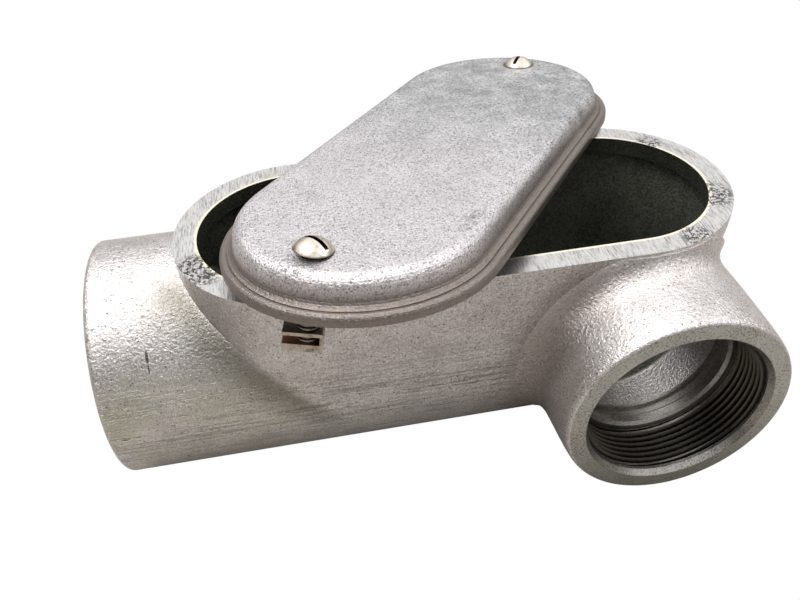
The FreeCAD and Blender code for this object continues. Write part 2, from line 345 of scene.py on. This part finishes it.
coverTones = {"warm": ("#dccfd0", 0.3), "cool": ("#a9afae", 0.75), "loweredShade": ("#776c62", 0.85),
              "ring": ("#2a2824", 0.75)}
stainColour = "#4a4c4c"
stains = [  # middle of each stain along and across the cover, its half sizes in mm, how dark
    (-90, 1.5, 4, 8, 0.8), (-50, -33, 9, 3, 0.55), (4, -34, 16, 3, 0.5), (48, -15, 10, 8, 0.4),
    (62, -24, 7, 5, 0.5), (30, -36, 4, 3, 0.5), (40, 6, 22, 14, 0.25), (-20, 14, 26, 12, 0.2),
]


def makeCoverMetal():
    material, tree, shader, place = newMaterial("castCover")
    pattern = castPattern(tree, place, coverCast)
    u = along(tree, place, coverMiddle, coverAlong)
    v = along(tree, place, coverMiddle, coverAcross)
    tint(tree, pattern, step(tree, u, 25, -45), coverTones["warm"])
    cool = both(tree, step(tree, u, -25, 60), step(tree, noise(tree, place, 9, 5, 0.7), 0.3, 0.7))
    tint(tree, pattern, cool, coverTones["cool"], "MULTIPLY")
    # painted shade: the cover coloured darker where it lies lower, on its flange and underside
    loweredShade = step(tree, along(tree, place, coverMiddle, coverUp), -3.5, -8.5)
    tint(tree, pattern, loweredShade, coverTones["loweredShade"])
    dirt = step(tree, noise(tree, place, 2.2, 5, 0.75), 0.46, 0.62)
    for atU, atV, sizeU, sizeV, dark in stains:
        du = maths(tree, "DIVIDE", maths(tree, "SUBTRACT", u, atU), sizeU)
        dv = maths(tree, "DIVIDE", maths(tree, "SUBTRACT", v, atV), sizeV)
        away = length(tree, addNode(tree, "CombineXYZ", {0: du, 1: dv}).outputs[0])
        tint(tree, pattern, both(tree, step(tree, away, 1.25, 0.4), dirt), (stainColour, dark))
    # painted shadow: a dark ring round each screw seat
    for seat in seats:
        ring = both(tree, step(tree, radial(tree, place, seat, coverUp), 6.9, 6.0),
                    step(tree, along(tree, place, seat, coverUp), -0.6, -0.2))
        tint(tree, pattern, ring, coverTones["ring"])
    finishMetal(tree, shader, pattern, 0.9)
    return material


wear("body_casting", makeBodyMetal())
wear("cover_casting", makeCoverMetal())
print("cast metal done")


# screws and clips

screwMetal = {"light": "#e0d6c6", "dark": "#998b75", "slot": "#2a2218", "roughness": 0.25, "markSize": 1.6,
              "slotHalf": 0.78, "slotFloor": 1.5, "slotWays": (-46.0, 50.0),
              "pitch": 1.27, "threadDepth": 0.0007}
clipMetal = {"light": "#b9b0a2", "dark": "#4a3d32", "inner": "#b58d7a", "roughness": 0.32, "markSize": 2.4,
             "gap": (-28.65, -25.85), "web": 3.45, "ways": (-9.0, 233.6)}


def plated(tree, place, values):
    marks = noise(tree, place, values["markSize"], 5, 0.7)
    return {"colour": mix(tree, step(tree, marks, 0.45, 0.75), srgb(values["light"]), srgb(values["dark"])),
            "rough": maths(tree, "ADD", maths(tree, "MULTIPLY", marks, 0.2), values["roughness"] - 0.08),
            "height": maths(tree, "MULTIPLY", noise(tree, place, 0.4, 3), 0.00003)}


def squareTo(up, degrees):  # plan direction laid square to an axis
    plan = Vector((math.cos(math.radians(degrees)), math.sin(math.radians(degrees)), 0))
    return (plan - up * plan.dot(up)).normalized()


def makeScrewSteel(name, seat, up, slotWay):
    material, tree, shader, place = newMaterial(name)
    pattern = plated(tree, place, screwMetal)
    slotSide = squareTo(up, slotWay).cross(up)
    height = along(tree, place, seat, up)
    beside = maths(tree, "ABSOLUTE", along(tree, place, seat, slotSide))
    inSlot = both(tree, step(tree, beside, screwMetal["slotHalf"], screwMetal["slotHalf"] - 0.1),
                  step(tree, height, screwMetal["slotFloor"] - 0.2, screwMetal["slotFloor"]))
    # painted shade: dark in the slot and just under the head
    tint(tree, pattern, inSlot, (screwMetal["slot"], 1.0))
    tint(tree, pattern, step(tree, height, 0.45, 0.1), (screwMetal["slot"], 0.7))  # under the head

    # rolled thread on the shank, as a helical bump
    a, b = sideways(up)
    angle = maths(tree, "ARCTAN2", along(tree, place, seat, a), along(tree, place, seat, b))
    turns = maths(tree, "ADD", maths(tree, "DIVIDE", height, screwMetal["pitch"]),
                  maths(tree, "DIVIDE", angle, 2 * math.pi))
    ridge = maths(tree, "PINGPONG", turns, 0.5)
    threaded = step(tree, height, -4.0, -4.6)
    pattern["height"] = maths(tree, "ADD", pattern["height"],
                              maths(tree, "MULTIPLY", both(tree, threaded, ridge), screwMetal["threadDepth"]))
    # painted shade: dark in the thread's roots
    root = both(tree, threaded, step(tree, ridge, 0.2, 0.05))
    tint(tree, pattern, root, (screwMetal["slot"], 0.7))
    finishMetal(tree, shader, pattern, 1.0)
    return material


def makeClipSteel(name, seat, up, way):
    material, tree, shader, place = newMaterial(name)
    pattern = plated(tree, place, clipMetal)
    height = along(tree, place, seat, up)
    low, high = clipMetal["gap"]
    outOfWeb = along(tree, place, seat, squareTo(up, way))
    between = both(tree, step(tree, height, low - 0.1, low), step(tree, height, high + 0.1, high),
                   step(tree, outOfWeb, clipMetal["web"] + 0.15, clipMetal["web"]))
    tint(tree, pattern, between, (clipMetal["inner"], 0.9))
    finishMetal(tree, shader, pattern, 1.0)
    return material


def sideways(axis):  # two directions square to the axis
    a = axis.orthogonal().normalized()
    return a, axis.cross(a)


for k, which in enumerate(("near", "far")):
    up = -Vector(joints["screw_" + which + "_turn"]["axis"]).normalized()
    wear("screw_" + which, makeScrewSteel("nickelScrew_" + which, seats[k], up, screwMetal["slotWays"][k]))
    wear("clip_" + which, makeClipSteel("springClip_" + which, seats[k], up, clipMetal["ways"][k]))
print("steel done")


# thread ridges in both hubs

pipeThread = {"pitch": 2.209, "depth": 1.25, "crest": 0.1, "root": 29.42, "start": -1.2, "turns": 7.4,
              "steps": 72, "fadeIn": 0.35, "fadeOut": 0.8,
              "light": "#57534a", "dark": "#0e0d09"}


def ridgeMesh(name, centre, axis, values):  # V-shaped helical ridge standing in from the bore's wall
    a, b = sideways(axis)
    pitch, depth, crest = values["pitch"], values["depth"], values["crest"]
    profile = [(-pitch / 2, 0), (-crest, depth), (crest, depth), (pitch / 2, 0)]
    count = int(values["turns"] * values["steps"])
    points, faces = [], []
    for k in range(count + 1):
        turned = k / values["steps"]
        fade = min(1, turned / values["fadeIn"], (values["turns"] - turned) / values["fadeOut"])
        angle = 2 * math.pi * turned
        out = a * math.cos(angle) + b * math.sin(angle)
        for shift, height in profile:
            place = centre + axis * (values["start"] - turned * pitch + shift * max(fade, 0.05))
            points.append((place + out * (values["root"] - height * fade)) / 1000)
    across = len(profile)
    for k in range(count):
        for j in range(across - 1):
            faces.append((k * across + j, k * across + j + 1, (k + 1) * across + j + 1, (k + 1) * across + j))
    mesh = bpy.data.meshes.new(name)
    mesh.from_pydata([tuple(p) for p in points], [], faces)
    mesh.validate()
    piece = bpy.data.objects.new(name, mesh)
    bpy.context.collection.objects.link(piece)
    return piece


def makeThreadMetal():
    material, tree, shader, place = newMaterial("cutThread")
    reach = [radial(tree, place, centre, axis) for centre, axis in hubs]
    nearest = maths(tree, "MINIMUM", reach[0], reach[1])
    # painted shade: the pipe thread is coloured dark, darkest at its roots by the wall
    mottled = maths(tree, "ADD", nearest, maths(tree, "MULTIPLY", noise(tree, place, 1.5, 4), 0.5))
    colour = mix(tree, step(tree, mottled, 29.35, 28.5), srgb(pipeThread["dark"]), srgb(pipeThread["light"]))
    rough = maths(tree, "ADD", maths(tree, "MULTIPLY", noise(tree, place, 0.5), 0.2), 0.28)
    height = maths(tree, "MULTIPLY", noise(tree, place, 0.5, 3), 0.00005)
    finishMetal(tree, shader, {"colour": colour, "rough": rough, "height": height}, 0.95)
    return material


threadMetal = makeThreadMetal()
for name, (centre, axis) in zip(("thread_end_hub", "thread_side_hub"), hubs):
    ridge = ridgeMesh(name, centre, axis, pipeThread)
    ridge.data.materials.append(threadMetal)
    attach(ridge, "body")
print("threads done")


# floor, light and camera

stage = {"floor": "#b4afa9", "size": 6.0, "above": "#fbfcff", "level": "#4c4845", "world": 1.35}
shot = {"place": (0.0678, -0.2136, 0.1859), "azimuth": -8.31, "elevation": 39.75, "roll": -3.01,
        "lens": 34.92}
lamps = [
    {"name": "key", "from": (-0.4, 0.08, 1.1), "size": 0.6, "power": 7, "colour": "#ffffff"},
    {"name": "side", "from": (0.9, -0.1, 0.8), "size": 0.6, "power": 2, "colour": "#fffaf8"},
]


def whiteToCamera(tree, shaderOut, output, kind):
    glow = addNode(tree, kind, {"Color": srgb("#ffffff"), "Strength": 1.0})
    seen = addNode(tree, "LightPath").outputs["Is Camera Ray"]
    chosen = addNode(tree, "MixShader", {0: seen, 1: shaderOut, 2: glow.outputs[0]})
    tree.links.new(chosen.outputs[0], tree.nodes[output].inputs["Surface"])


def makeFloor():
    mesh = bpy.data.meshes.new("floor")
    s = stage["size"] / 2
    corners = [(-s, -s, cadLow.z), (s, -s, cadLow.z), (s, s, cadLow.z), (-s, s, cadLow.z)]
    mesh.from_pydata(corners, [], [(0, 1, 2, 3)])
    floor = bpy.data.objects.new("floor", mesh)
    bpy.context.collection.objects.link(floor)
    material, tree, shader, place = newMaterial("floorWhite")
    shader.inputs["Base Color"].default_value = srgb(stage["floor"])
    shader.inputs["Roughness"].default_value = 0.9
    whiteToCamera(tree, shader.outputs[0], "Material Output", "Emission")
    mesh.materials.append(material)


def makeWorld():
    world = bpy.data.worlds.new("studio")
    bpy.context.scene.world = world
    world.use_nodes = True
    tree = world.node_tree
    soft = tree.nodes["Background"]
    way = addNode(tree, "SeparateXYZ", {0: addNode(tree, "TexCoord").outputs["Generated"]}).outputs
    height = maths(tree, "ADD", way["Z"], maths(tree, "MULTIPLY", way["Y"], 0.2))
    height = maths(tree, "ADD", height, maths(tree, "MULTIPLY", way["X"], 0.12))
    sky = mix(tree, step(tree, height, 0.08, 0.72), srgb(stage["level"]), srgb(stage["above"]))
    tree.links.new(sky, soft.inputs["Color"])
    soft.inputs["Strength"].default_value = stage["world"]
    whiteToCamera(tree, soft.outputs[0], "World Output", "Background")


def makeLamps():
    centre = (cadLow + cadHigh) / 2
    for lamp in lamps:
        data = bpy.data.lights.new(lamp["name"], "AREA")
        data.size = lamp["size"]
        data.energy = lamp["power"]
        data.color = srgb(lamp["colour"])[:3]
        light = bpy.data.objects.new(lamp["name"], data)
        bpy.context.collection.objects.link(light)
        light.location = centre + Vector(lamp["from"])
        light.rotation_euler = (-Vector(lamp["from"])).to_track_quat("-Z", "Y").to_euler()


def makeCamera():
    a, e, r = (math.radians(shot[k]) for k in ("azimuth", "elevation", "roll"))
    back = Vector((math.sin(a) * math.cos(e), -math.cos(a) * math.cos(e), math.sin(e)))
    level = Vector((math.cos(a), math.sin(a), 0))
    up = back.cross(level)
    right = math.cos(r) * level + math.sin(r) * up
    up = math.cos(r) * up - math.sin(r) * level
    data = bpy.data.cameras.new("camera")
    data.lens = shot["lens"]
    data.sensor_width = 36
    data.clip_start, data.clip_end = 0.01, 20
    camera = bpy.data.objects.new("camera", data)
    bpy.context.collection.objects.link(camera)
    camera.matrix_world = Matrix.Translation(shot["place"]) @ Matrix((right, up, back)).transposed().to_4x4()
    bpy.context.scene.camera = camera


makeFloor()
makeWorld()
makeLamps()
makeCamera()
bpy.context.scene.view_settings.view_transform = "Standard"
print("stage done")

····················

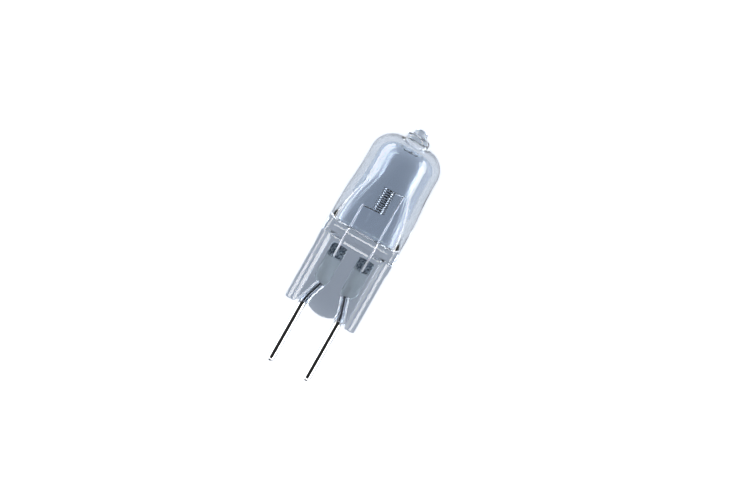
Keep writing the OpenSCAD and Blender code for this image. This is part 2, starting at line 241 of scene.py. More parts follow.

····················

**Exercise goal:** Where does the word "this" appear? Return each line that holds it.

**Response:**
The FreeCAD and Blender code for this object continues. Write part 2, from line 345 of scene.py on. This part finishes it.
Keep writing the OpenSCAD and Blender code for this image. This is part 2, starting at line 241 of scene.py. More parts follow.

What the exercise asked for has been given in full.